— Смогу, — хрипло сказал Гас. И тут оба внимательно следивших за ним собеседника увидели, как выражение покоя, почти безмятежности на его лице сменилось крайним отчаянием — столь глубоким, что священник-врач с криком рванулся к нему; но пациент остановил его, подняв руку и словно бы отмахнувшись, а затем со стоном боли втянул воздух и порывисто выдохнул. — Я вспомнил, — сказал он. — Я все вспомнил. Я убил человека.

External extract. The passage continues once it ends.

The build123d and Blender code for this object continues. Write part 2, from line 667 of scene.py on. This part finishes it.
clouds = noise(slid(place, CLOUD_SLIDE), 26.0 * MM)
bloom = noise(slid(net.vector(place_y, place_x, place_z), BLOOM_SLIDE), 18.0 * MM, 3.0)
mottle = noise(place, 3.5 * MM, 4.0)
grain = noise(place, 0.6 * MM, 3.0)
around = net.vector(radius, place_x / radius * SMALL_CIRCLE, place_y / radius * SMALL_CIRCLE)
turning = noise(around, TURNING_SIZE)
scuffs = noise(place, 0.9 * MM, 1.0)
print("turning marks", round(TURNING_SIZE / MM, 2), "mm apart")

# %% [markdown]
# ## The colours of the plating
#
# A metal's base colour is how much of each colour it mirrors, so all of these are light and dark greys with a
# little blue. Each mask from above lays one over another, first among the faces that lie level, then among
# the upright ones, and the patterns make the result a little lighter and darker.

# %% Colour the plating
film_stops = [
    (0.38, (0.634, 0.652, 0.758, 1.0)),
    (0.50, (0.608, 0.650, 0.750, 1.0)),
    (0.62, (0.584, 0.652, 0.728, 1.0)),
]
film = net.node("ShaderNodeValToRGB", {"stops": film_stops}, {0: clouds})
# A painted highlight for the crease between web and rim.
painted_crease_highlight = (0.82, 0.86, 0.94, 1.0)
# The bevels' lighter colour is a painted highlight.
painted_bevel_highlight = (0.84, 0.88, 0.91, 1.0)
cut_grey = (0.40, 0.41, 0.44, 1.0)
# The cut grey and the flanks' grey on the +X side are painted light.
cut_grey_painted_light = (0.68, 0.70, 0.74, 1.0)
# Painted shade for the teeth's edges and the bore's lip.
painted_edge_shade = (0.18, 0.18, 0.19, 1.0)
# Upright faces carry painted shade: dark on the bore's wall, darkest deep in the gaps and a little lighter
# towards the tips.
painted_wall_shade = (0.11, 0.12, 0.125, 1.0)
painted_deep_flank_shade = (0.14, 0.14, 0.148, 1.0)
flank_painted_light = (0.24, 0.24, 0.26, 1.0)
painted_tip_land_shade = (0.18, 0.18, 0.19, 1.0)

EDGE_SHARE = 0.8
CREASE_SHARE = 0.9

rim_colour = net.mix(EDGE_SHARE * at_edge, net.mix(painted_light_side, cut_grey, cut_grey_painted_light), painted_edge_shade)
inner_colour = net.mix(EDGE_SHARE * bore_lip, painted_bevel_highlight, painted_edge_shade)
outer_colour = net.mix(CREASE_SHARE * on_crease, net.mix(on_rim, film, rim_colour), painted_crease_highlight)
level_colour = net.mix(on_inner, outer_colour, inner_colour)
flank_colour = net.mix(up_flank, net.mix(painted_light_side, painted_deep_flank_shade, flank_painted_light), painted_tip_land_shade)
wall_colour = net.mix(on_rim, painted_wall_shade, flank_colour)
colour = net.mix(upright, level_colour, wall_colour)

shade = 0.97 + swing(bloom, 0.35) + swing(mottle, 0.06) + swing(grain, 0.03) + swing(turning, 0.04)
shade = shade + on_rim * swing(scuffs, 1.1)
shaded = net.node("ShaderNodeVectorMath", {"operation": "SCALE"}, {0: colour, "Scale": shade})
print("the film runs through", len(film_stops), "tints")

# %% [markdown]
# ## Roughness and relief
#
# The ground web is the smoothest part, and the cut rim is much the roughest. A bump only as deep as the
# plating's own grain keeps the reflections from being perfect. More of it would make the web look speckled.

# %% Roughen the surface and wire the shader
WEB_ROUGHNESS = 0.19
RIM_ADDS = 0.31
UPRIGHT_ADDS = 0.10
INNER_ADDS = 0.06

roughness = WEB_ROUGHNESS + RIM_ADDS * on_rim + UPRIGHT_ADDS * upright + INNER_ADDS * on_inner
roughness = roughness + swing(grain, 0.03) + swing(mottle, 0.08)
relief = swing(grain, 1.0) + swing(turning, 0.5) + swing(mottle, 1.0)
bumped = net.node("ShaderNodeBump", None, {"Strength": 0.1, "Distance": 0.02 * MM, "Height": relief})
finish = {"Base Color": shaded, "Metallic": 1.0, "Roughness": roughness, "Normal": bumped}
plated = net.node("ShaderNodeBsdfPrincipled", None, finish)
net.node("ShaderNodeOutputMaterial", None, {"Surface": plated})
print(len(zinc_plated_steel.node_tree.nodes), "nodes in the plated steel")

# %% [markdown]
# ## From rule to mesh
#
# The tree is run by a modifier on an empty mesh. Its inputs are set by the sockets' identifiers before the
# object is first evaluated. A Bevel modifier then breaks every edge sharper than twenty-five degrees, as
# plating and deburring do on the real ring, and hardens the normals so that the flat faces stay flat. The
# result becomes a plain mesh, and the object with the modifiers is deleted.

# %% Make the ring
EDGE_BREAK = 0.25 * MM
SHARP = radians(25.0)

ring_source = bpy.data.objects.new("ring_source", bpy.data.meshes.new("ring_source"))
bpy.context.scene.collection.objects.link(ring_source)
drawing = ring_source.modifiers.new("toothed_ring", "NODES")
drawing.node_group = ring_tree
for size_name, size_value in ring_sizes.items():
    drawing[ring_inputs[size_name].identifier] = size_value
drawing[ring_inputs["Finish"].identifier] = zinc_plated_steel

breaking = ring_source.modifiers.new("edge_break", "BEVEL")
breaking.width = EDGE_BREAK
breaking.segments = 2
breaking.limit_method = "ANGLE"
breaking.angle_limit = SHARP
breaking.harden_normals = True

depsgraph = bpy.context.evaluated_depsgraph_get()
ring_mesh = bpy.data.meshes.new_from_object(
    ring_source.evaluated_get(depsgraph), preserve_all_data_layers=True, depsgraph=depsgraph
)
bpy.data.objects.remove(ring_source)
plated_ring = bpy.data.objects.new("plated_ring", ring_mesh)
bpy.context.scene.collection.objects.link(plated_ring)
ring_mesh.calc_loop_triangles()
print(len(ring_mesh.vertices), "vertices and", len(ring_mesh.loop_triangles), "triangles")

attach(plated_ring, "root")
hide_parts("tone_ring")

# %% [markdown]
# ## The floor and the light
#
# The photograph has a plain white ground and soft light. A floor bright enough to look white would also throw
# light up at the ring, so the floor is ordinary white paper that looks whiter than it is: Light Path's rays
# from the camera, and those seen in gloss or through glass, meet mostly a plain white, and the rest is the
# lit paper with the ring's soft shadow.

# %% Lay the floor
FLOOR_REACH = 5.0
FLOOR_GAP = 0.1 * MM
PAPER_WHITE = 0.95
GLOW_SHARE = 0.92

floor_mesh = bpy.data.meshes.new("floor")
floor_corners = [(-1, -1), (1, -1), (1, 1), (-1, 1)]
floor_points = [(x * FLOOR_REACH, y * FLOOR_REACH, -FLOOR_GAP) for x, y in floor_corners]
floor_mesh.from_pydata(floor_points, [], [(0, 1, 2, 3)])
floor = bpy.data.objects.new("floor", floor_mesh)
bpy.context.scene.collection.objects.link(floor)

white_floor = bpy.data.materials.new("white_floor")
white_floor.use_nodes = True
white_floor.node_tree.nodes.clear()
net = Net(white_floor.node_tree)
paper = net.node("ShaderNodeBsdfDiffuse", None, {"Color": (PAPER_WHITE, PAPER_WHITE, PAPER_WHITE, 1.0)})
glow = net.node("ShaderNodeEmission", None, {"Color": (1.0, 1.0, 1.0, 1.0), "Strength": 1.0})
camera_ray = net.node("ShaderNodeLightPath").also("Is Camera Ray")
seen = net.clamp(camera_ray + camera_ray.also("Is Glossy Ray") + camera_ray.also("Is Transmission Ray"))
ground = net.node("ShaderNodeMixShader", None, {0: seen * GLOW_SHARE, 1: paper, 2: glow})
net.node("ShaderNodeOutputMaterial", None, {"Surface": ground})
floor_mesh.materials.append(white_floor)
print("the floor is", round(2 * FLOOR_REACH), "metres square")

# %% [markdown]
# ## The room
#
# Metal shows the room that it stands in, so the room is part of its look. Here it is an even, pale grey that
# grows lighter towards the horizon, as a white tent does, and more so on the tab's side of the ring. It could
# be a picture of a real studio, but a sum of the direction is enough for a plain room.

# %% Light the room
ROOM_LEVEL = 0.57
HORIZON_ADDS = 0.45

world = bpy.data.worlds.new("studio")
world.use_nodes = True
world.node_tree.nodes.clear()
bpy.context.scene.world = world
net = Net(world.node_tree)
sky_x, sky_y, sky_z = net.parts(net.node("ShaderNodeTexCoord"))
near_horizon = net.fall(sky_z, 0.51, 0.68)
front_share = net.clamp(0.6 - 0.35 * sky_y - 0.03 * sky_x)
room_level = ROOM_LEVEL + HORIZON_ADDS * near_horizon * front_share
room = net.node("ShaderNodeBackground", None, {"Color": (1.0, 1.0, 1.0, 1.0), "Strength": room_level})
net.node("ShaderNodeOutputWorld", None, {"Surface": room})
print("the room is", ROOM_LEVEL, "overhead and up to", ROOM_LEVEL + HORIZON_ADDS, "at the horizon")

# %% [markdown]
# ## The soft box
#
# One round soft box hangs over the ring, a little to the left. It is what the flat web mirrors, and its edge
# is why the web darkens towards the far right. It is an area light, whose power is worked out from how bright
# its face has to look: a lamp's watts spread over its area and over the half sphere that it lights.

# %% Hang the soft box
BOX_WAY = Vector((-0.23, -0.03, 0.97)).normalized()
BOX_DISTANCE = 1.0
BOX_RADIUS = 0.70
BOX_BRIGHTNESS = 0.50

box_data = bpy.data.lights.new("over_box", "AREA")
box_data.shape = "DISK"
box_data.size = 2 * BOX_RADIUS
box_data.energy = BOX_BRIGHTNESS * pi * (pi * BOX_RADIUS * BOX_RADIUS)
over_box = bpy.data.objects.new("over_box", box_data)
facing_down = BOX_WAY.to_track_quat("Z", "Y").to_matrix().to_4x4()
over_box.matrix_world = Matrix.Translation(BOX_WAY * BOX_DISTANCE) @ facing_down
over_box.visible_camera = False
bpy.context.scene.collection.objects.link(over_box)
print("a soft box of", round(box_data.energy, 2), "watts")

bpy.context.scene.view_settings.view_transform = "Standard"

Абсолютная тишина царила, пока он рассказывал; вначале нерешительно, пытаясь описать свое замешательство в момент горестного пробуждения, потом, по мере того как в памяти оживали подробности, быстрее и быстрее — борьба в темноте, пленение, последний чудовищный миг, когда тот канул в вечность, и ужас перед возможностью собственной смерти, переполнявший его. Когда Гас закончил, в глазах епископа стояли слезы — он был человеком мягким, он в жизни не подвергался сколь-либо серьезной опасности, и ему было чуждо насилие; но глаза сидевшего рядом с ним капитана оставались сухими, и в них читалось суровое понимание.
— Вы не должны казнить себя, — почти приказывая, проговорил полковник Мэйсон, — тут не о чем жалеть. Попытка преступления налицо. То, что вы сопротивлялись в порядке самозащиты, должно не осуждаться, а приветствоваться. Окажись я на вашем месте, надеюсь, у меня хватило бы умения и храбрости сделать то же самое.
— Но это были не вы, капитан. Это был я. Забыть я не смогу. Этот груз мне нести теперь всю жизнь.
— Не надо казнить себя, — сказал епископ, нашаривая свои часы и взяв Гаса за запястье, — в нем вдруг проснулся медик.
— Дело тут не в угрызениях совести, а, скорее, в понимании. Я совершил ужасную вещь, и то, что она может быть оправдана, не делает ее менее ужасной.
— Да, да, конечно, — с некоторой резкостью сказал полковник Мэйсон, подергивая себя за бороду. — Но мы должны продолжить расследование! Знаете ли вы, кто были эти люди и каковы могли быть их мотивы?
— Я в таком же недоумении, как и вы. Насколько я знаю, у меня нет врагов.
— Вы не заметили никаких особых примет? Тембр голоса, цвет волос?
— Ничего. Черная одежда, маски, перчатки. И они не разговаривали, делали все в полной тишине.
— Исчадия ада! — воскликнул епископ и, совершенно выбитый из колеи, перекрестил себя стетоскопом.
— Хотя… Погодите, погодите! Что-то припоминаю… только бы ухватить… Что-то… да — метка, голубая, возможно, что-то вроде татуировки. У одного из них, на запястье, оно было почти у меня перед носом, когда он меня держал, а перчатка сбилась, отошла от рукава куртки, и на внутренней стороне запястья… Я не могу припомнить точно, просто что-то голубое.